* **Given problem**:
Take the entries below and print only the lines from the one with "hexagon = RegularPolygon(LOCK_NUT_FLATS" through the one with "if empty is", exactly as they stand, both ends included.

* **Data provided**:
------------------------
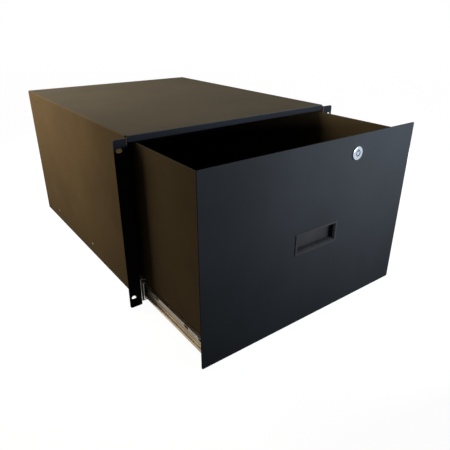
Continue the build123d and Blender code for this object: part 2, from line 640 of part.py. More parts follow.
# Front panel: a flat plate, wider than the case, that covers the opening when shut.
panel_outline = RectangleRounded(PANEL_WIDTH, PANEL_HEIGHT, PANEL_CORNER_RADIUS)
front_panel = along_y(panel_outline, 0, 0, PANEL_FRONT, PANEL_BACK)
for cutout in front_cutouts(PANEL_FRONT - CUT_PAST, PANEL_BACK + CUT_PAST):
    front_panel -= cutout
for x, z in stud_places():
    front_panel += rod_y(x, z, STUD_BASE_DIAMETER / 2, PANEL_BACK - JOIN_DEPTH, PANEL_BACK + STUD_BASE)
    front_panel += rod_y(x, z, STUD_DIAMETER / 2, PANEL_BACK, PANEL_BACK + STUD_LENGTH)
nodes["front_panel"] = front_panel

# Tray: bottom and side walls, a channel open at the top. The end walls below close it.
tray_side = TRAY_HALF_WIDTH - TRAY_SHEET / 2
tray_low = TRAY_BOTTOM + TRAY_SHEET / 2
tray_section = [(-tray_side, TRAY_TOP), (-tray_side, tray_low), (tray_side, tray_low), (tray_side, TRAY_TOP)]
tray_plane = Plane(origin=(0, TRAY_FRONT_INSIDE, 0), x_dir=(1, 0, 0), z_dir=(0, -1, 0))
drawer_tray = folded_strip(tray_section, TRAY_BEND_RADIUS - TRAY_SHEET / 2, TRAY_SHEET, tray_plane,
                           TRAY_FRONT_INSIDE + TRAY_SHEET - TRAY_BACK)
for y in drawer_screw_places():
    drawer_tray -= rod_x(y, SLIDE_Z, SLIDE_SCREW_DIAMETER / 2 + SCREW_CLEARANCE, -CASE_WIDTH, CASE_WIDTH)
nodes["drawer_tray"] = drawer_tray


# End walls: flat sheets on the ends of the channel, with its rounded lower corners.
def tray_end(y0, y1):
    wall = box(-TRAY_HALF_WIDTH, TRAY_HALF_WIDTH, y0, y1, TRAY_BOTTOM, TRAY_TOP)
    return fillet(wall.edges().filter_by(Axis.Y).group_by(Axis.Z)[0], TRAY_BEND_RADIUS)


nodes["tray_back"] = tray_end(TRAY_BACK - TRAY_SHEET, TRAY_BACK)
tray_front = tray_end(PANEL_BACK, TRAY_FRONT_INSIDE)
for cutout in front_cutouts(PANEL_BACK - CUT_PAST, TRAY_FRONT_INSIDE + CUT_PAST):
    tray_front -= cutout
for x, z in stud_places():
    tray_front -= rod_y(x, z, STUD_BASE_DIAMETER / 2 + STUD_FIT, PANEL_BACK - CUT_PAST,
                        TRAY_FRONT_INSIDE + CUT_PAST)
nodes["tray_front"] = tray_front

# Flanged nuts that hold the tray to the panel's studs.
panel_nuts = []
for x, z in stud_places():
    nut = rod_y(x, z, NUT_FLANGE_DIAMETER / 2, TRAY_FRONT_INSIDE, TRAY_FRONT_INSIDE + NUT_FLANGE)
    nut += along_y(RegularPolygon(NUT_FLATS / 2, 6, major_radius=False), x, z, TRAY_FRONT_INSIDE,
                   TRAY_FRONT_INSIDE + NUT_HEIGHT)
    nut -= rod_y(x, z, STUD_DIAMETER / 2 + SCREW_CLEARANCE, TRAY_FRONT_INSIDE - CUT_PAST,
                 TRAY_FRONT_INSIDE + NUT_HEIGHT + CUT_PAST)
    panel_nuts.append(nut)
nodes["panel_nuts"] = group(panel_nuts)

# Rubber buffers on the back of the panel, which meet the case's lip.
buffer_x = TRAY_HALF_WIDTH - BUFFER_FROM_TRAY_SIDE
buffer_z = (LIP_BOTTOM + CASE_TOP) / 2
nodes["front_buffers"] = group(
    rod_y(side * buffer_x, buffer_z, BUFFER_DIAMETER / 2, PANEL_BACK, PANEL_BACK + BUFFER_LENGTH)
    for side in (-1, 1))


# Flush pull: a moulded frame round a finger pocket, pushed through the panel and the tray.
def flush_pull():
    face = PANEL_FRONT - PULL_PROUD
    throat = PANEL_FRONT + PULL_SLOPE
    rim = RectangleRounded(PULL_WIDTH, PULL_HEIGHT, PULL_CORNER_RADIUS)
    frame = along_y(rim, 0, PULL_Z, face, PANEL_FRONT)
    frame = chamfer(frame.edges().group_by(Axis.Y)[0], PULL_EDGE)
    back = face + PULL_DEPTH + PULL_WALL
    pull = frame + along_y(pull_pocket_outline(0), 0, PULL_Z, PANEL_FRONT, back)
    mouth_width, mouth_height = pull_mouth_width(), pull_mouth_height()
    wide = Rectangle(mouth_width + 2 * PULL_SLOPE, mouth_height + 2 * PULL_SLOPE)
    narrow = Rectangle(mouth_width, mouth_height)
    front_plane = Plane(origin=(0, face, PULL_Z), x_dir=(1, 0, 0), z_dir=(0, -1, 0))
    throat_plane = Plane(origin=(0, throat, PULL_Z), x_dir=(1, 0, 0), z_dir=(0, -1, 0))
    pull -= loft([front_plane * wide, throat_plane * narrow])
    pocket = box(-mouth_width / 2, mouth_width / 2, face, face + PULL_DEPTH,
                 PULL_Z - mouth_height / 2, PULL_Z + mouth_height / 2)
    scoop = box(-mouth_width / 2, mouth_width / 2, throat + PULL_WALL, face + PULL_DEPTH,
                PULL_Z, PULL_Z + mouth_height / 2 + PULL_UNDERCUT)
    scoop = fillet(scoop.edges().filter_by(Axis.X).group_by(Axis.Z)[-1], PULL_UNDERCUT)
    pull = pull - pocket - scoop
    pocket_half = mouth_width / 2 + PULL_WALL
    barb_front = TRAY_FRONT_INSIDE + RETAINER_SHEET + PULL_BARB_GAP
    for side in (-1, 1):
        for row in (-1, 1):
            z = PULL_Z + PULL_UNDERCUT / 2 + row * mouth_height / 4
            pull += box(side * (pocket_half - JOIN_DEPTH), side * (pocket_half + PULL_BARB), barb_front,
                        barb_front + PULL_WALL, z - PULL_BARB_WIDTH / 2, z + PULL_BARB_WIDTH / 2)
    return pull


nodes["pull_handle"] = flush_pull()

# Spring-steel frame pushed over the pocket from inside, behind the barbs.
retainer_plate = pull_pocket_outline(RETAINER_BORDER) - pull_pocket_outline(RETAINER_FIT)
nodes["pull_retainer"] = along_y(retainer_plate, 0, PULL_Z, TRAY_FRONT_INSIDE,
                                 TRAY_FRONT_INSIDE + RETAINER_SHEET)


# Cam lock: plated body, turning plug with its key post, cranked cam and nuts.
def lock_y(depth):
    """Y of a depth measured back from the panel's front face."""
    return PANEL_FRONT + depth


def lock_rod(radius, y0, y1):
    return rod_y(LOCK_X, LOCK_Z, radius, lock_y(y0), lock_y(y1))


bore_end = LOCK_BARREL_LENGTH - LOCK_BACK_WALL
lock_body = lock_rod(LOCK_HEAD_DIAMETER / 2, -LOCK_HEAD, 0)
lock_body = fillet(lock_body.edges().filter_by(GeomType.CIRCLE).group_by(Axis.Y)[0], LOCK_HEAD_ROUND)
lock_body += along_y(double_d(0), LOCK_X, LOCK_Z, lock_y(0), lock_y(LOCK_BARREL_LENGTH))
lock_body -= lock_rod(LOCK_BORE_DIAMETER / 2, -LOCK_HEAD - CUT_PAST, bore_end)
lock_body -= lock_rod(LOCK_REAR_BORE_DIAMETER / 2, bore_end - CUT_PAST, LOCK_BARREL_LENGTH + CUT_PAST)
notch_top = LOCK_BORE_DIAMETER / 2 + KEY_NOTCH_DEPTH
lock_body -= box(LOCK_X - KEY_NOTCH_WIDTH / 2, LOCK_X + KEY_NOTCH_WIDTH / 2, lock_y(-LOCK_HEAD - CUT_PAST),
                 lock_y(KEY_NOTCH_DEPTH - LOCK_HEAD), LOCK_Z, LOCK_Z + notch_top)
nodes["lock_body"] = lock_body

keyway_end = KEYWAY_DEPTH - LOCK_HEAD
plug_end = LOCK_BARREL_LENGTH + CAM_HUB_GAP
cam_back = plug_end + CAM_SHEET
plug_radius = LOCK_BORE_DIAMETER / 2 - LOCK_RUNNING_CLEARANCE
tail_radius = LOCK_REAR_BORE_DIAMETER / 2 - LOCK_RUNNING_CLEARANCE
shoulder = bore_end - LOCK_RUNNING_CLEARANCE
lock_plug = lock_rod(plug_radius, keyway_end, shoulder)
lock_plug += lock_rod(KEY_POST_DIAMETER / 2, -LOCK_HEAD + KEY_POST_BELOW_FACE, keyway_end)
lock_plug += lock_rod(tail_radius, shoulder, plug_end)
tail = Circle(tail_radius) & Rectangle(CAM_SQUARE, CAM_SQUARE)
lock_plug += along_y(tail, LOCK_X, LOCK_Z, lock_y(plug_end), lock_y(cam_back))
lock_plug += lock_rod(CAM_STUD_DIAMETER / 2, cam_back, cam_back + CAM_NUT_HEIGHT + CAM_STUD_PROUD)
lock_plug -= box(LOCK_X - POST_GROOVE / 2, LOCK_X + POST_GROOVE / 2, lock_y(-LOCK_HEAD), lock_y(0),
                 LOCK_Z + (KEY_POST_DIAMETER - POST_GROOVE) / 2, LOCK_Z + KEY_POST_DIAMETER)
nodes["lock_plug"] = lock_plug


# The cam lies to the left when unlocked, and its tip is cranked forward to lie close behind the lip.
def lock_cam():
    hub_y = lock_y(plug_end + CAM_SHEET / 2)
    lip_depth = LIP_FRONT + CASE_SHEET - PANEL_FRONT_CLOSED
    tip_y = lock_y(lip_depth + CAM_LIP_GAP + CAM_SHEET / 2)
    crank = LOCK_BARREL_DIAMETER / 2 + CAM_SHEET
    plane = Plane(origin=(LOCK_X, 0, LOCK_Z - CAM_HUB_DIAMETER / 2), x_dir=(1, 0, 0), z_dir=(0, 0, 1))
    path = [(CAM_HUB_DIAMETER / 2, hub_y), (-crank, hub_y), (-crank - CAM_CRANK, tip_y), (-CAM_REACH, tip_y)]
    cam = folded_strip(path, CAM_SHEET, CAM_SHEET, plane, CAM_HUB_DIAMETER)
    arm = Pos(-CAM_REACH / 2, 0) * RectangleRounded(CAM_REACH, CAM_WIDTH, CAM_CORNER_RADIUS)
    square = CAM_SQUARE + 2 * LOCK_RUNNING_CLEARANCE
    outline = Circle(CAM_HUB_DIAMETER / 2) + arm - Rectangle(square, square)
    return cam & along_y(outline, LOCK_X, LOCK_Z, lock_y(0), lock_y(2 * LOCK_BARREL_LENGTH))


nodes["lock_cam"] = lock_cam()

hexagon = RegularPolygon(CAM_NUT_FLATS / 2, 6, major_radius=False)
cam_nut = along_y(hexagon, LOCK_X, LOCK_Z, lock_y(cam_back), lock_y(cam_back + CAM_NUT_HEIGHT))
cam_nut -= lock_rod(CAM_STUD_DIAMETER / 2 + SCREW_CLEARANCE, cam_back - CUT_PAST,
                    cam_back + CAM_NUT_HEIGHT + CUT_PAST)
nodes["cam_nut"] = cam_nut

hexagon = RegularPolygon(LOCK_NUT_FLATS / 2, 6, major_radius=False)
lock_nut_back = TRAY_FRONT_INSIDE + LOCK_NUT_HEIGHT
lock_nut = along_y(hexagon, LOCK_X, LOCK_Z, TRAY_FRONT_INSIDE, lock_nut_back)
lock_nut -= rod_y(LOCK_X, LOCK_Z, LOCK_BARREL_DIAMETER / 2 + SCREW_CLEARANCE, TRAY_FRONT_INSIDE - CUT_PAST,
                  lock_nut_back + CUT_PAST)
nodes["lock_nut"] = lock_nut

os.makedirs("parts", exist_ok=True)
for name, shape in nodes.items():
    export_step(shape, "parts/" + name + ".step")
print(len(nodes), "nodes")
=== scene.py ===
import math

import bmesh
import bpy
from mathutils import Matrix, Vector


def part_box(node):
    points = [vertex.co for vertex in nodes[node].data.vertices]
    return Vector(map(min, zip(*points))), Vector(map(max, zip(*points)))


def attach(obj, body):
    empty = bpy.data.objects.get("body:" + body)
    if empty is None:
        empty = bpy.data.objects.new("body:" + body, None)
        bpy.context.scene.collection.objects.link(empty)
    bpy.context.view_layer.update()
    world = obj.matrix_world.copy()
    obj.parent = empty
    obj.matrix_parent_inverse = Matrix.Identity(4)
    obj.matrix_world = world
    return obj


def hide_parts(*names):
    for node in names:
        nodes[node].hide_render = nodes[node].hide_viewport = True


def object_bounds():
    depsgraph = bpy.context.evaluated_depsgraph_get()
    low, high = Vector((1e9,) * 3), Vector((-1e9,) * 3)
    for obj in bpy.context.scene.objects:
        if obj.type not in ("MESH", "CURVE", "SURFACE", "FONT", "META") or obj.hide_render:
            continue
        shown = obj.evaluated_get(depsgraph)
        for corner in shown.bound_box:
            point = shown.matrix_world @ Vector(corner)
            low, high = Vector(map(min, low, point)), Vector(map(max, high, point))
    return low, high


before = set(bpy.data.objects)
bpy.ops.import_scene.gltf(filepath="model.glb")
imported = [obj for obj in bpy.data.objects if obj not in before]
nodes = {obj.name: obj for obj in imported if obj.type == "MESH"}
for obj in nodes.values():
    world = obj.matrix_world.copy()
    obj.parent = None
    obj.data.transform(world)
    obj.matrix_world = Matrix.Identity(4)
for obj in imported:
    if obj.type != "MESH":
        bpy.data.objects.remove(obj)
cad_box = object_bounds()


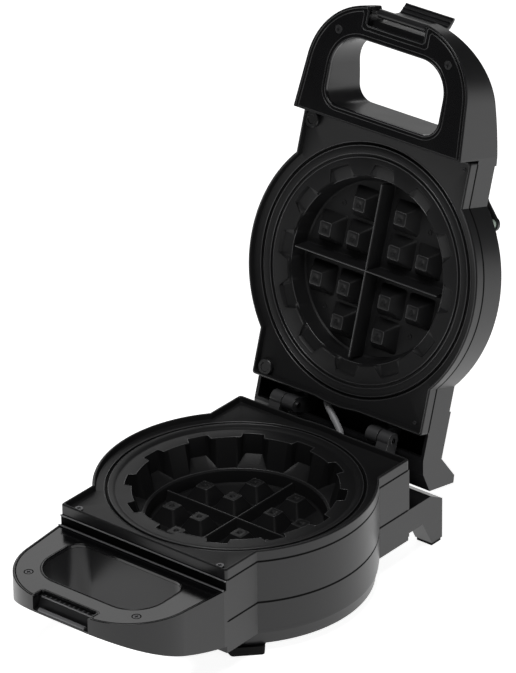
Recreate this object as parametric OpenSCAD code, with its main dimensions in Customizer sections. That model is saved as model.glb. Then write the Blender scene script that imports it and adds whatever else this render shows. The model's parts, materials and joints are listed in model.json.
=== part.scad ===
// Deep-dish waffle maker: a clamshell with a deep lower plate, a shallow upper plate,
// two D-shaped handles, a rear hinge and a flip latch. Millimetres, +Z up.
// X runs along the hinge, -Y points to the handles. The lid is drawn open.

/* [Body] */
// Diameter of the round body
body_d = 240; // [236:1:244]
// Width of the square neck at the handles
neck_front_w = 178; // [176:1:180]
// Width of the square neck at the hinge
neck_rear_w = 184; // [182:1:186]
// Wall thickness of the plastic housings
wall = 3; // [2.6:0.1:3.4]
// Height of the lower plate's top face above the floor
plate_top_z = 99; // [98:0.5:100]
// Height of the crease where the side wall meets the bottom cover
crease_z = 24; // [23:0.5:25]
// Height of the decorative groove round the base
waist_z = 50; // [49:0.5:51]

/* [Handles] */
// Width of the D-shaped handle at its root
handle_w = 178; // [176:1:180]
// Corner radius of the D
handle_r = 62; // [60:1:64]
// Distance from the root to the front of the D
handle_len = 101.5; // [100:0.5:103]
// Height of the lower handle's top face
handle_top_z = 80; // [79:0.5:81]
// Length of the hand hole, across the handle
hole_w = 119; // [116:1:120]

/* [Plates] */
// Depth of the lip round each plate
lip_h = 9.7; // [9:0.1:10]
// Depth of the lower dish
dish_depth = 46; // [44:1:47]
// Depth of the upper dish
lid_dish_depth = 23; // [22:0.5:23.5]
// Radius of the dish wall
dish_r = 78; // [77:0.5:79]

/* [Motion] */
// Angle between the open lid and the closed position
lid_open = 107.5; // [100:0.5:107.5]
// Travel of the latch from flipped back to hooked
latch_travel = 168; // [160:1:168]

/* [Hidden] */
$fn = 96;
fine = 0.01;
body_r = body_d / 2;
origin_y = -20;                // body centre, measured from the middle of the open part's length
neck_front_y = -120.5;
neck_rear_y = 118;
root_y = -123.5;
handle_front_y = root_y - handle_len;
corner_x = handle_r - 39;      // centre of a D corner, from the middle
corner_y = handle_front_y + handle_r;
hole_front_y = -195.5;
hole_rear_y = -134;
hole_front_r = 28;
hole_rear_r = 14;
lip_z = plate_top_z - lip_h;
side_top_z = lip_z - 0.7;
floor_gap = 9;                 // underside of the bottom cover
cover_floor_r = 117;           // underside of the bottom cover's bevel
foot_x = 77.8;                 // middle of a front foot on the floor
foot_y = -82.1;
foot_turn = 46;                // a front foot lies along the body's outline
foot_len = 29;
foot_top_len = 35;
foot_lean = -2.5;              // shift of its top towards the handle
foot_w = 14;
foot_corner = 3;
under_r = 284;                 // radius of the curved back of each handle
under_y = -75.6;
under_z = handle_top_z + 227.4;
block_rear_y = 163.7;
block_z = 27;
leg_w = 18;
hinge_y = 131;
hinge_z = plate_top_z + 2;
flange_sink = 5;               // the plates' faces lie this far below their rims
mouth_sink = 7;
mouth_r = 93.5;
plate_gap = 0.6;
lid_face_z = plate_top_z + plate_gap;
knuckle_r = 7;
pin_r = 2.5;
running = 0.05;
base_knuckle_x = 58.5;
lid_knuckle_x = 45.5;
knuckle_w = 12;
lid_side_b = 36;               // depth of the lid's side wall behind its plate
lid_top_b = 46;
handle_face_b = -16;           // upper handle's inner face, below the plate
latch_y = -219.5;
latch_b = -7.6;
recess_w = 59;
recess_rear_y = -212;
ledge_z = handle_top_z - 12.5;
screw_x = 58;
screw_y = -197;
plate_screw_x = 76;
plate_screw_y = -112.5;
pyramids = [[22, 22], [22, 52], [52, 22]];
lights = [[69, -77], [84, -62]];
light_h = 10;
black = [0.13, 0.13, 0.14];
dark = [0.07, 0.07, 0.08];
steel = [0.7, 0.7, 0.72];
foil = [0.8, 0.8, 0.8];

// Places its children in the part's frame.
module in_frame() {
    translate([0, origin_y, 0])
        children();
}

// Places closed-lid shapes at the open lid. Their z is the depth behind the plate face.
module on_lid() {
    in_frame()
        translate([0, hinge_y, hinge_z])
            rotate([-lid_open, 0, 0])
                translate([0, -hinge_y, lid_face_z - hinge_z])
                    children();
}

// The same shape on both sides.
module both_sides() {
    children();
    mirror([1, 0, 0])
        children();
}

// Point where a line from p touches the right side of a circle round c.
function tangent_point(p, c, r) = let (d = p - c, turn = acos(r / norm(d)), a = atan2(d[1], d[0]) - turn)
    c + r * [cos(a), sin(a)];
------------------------
* **Solution**:
hexagon = RegularPolygon(LOCK_NUT_FLATS / 2, 6, major_radius=False)
lock_nut_back = TRAY_FRONT_INSIDE + LOCK_NUT_HEIGHT
lock_nut = along_y(hexagon, LOCK_X, LOCK_Z, TRAY_FRONT_INSIDE, lock_nut_back)
lock_nut -= rod_y(LOCK_X, LOCK_Z, LOCK_BARREL_DIAMETER / 2 + SCREW_CLEARANCE, TRAY_FRONT_INSIDE - CUT_PAST,
                  lock_nut_back + CUT_PAST)
nodes["lock_nut"] = lock_nut

os.makedirs("parts", exist_ok=True)
for name, shape in nodes.items():
    export_step(shape, "parts/" + name + ".step")
print(len(nodes), "nodes")
=== scene.py ===
import math

import bmesh
import bpy
from mathutils import Matrix, Vector


def part_box(node):
    points = [vertex.co for vertex in nodes[node].data.vertices]
    return Vector(map(min, zip(*points))), Vector(map(max, zip(*points)))


def attach(obj, body):
    empty = bpy.data.objects.get("body:" + body)
    if empty is None:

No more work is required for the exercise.